Dr. Birx is not Dr. Kelsey. But the Washington Post and New York Times have many reporters who, in their journalistic service to our nation, emulate Morton Mintz, and who must continue to make him proud. He is 98 and lives in Washington, DC.
Tags: coronavirus > COVID-19 > Deborah birx > frances kelsey > morton mintz > thalidomide > washington post
Comments
8 Responses to “Public Health, The Media, and The Performance of Deborah Birx.”
April 28th, 2020 @ 10:10 am
Worldwide it has been observed the challenge of having heads of state and governments to take the lead on the pandemic of COVID-19. A handful do well, all of them because they have strong science advisors, and are capable of listening to them. This is true at the national and sub-national levels. Public health professionals have to be trained to stick to principles and speak up and to power, having the medical principle of “first, do not harm” at their heart and mind. People deserve the best science.

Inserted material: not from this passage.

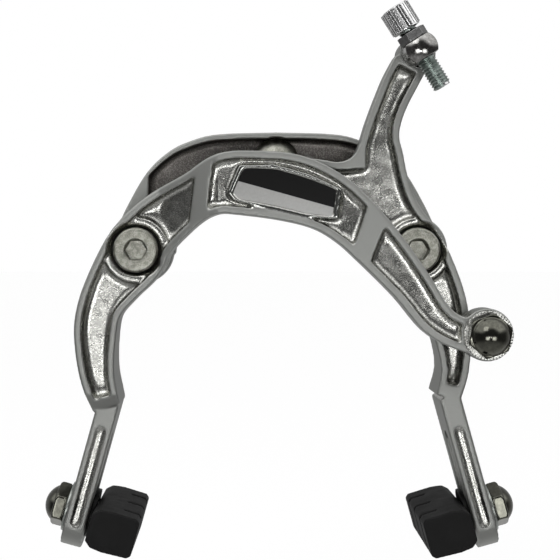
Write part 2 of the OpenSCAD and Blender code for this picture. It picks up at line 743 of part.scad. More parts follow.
module barrel_adjuster() {
    knob_z = stop_flats / 2 + locknut_h + neck_h;
    ribs = 32;
    notch = 0.36;
    color("gray") on_adjuster() difference() {
        union() {
            translate([0, 0, -stop_flats / 2 - thread_out + 0.6])
                cylinder(d = thread_d, h = knob_z + stop_flats / 2 + thread_out);
            translate([0, 0, -stop_flats / 2 - thread_out])
                cylinder(d1 = thread_d - 1.2, d2 = thread_d, h = 0.6);
            translate([0, 0, knob_z]) cylinder(d = knob_d, h = knob_h - 0.5);
            translate([0, 0, knob_z + knob_h - 0.5]) cylinder(d1 = knob_d, d2 = knob_d - 1, h = 0.5);
        }
        for (i = [1:ribs]) rotate([0, 0, i * 360 / ribs])
            translate([knob_d / 2 - 0.3, -notch / 2, knob_z - 1]) cube([1, notch, knob_h + 2]);
        translate([0, 0, -20]) cylinder(d = cable_bore, h = 40);
        translate([0, 0, knob_z + knob_h - 4.5]) cylinder(d = thread_d, h = 10);
    }
}

// Brake shoes, from the middle of the leg towards the rim
washer_r = 6.4;
nut_face = -leg_t / 2 - outer_washer_t;
module outer_washer(side) {
    color("silver") on_stud(side) translate([0, 0, nut_face]) washer_ring(outer_washer_t);
}
module inner_washer(side) {
    color("silver") on_stud(side) translate([0, 0, leg_t / 2]) washer_ring(washer_t);
}
module washer_ring(thickness) {
    difference() {
        cylinder(r = washer_r, h = thickness);
        translate([0, 0, -1]) cylinder(d = stud_d + 2 * run_play, h = thickness + 2);
    }
}
module shoe_dome_nut(side) {
    color("silver") on_stud(side) translate([0, 0, nut_face]) rotate([180, 0, 0]) dome_nut(stud_d);
}
pad_back = leg_t / 2 + washer_t + 0.1;
plate_r = 4.4;
plate_h = 1.4;
plate_depth = 3;
module shoe_stud(side) {
    color("gray") on_stud(side) {
        translate([0, 0, nut_face - nut_hex_h])
            cylinder(d = stud_d, h = nut_hex_h - nut_face + pad_back + plate_depth);
        translate([0, 0, pad_back + plate_depth]) cylinder(r = plate_r, h = plate_h);
    }
}
module pad(side) {
    face = pad_back + pad_t;
    half = pad_h / 2;
    color("#1c1c1c") on_stud(side) difference() {
        rotate([90, 0, 0]) translate([0, 0, -pad_len / 2]) linear_extrude(pad_len)
            polygon([[-half + 1.8, pad_back], [half - 1.8, pad_back], [half - 0.4, pad_back + 1.6],
                     [half, pad_back + 4.6], [half - 0.2, face - 0.9], [half - 1, face],
                     [-half + 1, face], [-half + 0.2, face - 0.9], [-half, pad_back + 4.6],
                     [-half + 0.4, pad_back + 1.6]]);
        for (i = [-1:1]) translate([-pad_h, i * pad_groove_pitch - pad_groove_w / 2, face - pad_groove_depth])
            cube([2 * pad_h, pad_groove_w, pad_groove_depth + 1]);
        translate([0, 0, pad_back - 1]) cylinder(d = stud_d, h = plate_depth + 1);
        translate([0, 0, pad_back + plate_depth]) cylinder(r = plate_r, h = plate_h);
    }
}

back_plate();
centre_bolt();
crown_spacer();
toothed_washer();
pivot_bolt(-1, left_seat);  // left_pivot_bolt
pivot_bolt(1, right_seat);  // right_pivot_bolt
pivot_bush(-1, left_seat);  // left_pivot_bush
pivot_bush(1, right_seat);  // right_pivot_bush
thrust_washer(-1);  // left_thrust_washer
thrust_washer(1);  // right_thrust_washer
return_spring(-1);  // left_return_spring
return_spring(1);  // right_return_spring
left_arm();
badge_plate();
anchor_bolt();
clamp_washer();
anchor_dome_nut();
right_arm();
sync_pin();
sync_roller();
cable_stop();
stop_clip();
locknut();
barrel_adjuster();
outer_washer(-1);  // left_outer_washer
inner_washer(-1);  // left_inner_washer
shoe_dome_nut(-1);  // left_dome_nut
shoe_stud(-1);  // left_shoe_stud
pad(-1);  // left_pad
outer_washer(1);  // right_outer_washer
inner_washer(1);  // right_inner_washer
shoe_dome_nut(1);  // right_dome_nut
shoe_stud(1);  // right_shoe_stud
pad(1);  // right_pad
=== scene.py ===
"""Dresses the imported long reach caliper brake: cast edges, finishes, threads, knurls, studio and camera."""
import json
import math

import bmesh
import bpy
import numpy as np
from mathutils import Matrix, Vector, noise
from mathutils.bvhtree import BVHTree


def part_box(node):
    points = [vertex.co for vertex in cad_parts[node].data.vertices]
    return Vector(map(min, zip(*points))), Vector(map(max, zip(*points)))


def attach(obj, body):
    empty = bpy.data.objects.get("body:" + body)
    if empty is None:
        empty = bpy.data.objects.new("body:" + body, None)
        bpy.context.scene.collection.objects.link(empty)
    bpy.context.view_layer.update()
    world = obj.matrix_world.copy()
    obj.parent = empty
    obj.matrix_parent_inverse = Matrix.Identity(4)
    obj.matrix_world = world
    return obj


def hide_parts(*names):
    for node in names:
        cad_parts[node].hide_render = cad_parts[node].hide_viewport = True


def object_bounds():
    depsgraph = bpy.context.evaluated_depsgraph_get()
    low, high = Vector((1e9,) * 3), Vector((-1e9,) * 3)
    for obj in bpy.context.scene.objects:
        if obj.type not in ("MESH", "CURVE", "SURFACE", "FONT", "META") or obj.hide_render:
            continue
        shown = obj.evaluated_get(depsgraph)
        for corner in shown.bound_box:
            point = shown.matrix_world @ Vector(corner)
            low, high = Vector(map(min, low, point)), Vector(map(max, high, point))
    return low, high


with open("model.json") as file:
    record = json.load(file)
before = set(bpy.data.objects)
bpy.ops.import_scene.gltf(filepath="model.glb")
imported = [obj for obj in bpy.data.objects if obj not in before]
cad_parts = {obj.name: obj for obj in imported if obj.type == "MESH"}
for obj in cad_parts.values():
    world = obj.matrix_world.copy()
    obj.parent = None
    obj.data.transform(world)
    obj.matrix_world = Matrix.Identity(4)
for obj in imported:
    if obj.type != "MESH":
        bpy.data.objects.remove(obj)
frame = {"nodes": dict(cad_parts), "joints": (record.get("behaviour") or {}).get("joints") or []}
cad_box = [list(corner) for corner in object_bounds()]

bl_info = {
    "name": "Long Reach Caliper Brake",
    "version": (1, 0, 0),
    "blender": (4, 5, 0),
    "location": "View3D > Sidebar > Brake",
    "description": "Dresses the solids of a long reach caliper brake with their finishes and a studio",
    "category": "Object",
}

MM = 0.001
FRONT = Vector((0, -1, 0))


def middle(node):
    """The middle of a CAD node's box."""
    low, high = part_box(node)
    return (low + high) / 2


def joint(name):
    """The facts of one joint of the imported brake."""
    return next(j for j in frame["joints"] if j["name"] == name)


# Settings


class CastingSettings(bpy.types.PropertyGroup):
    """Sizes and colours of the three cast pieces."""

    voxel: bpy.props.FloatProperty(
        name="Voxel", description="Size of the cells from which the castings are made",
        default=0.37 * MM, unit="LENGTH", precision=5)
    fillet: bpy.props.FloatProperty(
        name="Fillet", description="Radius of the cast fillets in the pockets",
        default=2.2 * MM, unit="LENGTH", precision=5)
    grain: bpy.props.FloatProperty(
        name="Grain", description="Width of one grain of the cast skin",
        default=0.3 * MM, unit="LENGTH", precision=5)
    ripple: bpy.props.FloatProperty(
        name="Ripple", description="Height of the slow waves in the cast skin",
        default=0.05 * MM, unit="LENGTH", precision=5)
    lean: bpy.props.FloatProperty(
        name="Lean", description="Slope of the long pocket's floor in the left arm",
        default=math.radians(5.5), subtype="ANGLE")
    ground: bpy.props.StringProperty(
        name="Ground", description="Colour of the ground rims and sides", default="#929390")
    skin: bpy.props.StringProperty(
        name="Skin", description="Colour of the bright cast skin in the pockets", default="#9A9A96")
    # The back plate's pocket skin colour is darkened as painted shade, for the shade behind the arms in front
    # of the plate.
    painted_shade_skin: bpy.props.StringProperty(
        name="Painted shade skin", description="Colour of the back plate's cast skin", default="#625F5C")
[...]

April 28th, 2020 @ 10:41 am
I believe Dr Birk is a “sell-out”, and she has lost most of her credibility by not calling out Trump just as soon as he made that asinine suggestion to try out the efficacy of internal light and especially disinfectants to combat covid-19.
A friend of mine explains her reluctance to call Trump out as her fear of being sidelined, and losing her efficacy in presenting a modulating influence on Trump’s unparalleled stupidity and egotism. I reject that notion.
April 28th, 2020 @ 1:16 pm
Bravo. We are shamed by her silence, and others–less fortunate than you and I–are endangered by it. Shame on her.
April 28th, 2020 @ 6:00 pm
Thanks for this, Art!
April 28th, 2020 @ 6:01 pm
I also reject this notion. Thanks, Maurice!
April 28th, 2020 @ 6:01 pm
Thank you, Carlos, for your thoughtful comment.
April 28th, 2020 @ 10:45 pm
Such appallingly cheap shots at Dr. Birks! (Meanwhile, Dr.Fauci refuses to cooperate with the writer but still gets a Profile in The New Yorker.) This commentary leaves a bitter taste in my mouth. It is false equivalency to compare Deborah Birks with Frances Kelsey. Please think of a more constructive way to respond to the odious Trump-Pence Pandemic Circus
April 30th, 2020 @ 4:20 pm
Thanks for this, Susanna. Both Birx and Fauci have been treading a thin line. It’s a tricky question. Who’s “using” who, and to what advantage? When is “enough enough”, and if you reach that point, what is the best way to disengage, and express yourself constructively to accomplish appropriate change? As many before have discovered, the fastest way to destroy a professional reputation is to insert yourself in Trump’s orbit. Too often, your good intentions never hit the mark, and you realize you’ve been had.